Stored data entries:
--------------------------------------------------

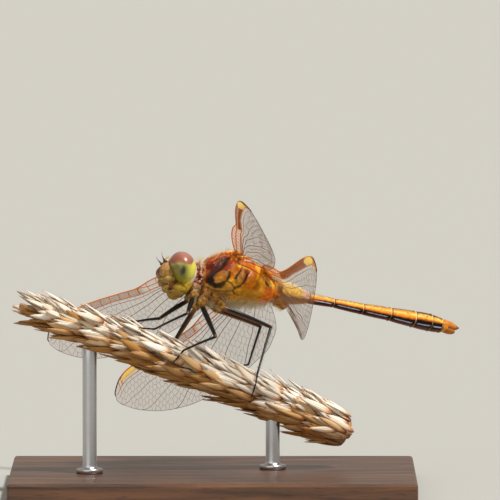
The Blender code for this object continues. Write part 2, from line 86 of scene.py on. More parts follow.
def nodePoints(node, place=worldPlace):
    # a CAD node's own points in millimetres, in the frame that the matrix places
    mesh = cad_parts[node].data
    flat = np.empty(len(mesh.vertices) * 3)
    mesh.vertices.foreach_get("co", flat)
    return np.unique(np.round(moved(flat.reshape(-1, 3) / mm, place.inverted()), 3), axis=0)


def linearColour(hexText):
    parts = [int(hexText[i:i + 2], 16) / 255 for i in (1, 3, 5)]
    return (*[p / 12.92 if p <= 0.04045 else ((p + 0.055) / 1.055) ** 2.4 for p in parts], 1.0)


def outputOf(value):
    # a node stands for its first output in use
    if isinstance(value, bpy.types.Node):
        return next(output for output in value.outputs if output.enabled)
    return value


def addNode(tree, kind, inputs=None, **settings):
    # one node with its settings; an input is a value, a hex colour, a node or a node's output
    node = tree.nodes.new(kind)
    for key, value in settings.items():
        setattr(node, key, value)
    for key, value in (inputs or {}).items():
        if isinstance(value, (bpy.types.Node, bpy.types.NodeSocket)):
            tree.links.new(outputOf(value), node.inputs[key])
        elif isinstance(value, str) and value.startswith("#"):
            node.inputs[key].default_value = linearColour(value)
        else:
            node.inputs[key].default_value = value
    return node


def setAttribute(mesh, name, values, kind="FLOAT"):
    layer = mesh.attributes.new(name, kind, "POINT")
    field = {"FLOAT": "value", "FLOAT_VECTOR": "vector", "FLOAT_COLOR": "color"}[kind]
    layer.data.foreach_set(field, np.ascontiguousarray(values, np.float32).ravel())


def shown(name, data):
    # an object in the scene
    thing = bpy.data.objects.new(name, data)
    bpy.context.scene.collection.objects.link(thing)
    return thing


def newMesh(name, points, faces):
    mesh = bpy.data.meshes.new(name)
    mesh.from_pydata(np.asarray(points).tolist(), [], [tuple(face) for face in faces])
    shape = bmesh.new()
    shape.from_mesh(mesh)
    bmesh.ops.recalc_face_normals(shape, faces=shape.faces)
    shape.to_mesh(mesh)
    shape.free()
    mesh.shade_smooth()
    return mesh


def newPiece(name, points, faces, place, material):
    # points in millimetres, in the frame that the matrix places in the world
    mesh = newMesh(name, moved(points, place) * mm, faces)
    mesh.materials.append(material)
    return shown(name, mesh)


def joined(forms):
    points, faces, first = [], [], 0
    for formPoints, formFaces in forms:
        points.append(np.asarray(formPoints, float))
        faces += [tuple(int(i) + first for i in face) for face in formFaces]
        first += len(formPoints)
    return np.concatenate(points), faces


def loft(rings):
    # rings of equally many points as one closed form, each end closed at its ring's middle
    rings = np.asarray(rings, float)
    rows, columns = rings.shape[:2]
    points = np.concatenate([rings.reshape(-1, 3), [rings[0].mean(0), rings[-1].mean(0)]])
    turn = [(j, (j + 1) % columns) for j in range(columns)]
    first, last, tail = rows * columns, rows * columns + 1, (rows - 1) * columns
    faces = [(i + j, i + k, i + columns + k, i + columns + j)
             for i in range(0, tail, columns) for j, k in turn]
    for j, k in turn:
        faces += [(first, k, j), (last, tail + j, tail + k)]
    return points, faces


def smoothRead(table, places):
    # rows of (place, value, value ...) read at other places with no corners
    table, places = np.asarray(table, float), np.asarray(places, float)
    x, values = table[:, 0], table[:, 1:]
    slopes = np.gradient(values, x, axis=0)
    i = np.clip(np.searchsorted(x, places, side="right") - 1, 0, len(x) - 2)
    step = (x[i + 1] - x[i])[:, None]
    t = ((places - x[i]) / (x[i + 1] - x[i]))[:, None]
    start = (2 * t**3 - 3 * t**2 + 1) * values[i] + (t**3 - 2 * t**2 + t) * slopes[i] * step
    return start + (3 * t**2 - 2 * t**3) * values[i + 1] + (t**3 - t**2) * slopes[i + 1] * step


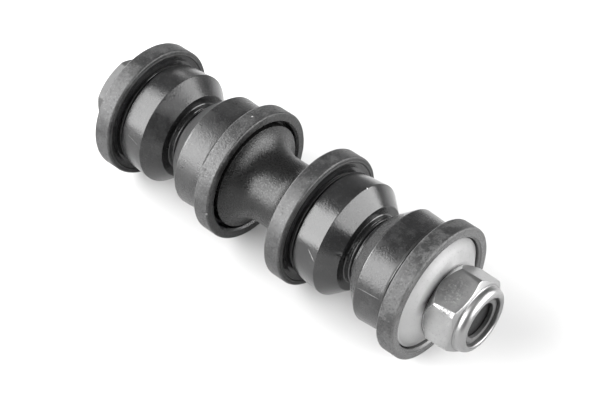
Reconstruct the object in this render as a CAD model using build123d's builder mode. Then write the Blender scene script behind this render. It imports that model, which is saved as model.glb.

--------------------------------------------------

> **Required work**
Work out how many lines above have the string "that" in them, and give only the number.

> **Written reply**
3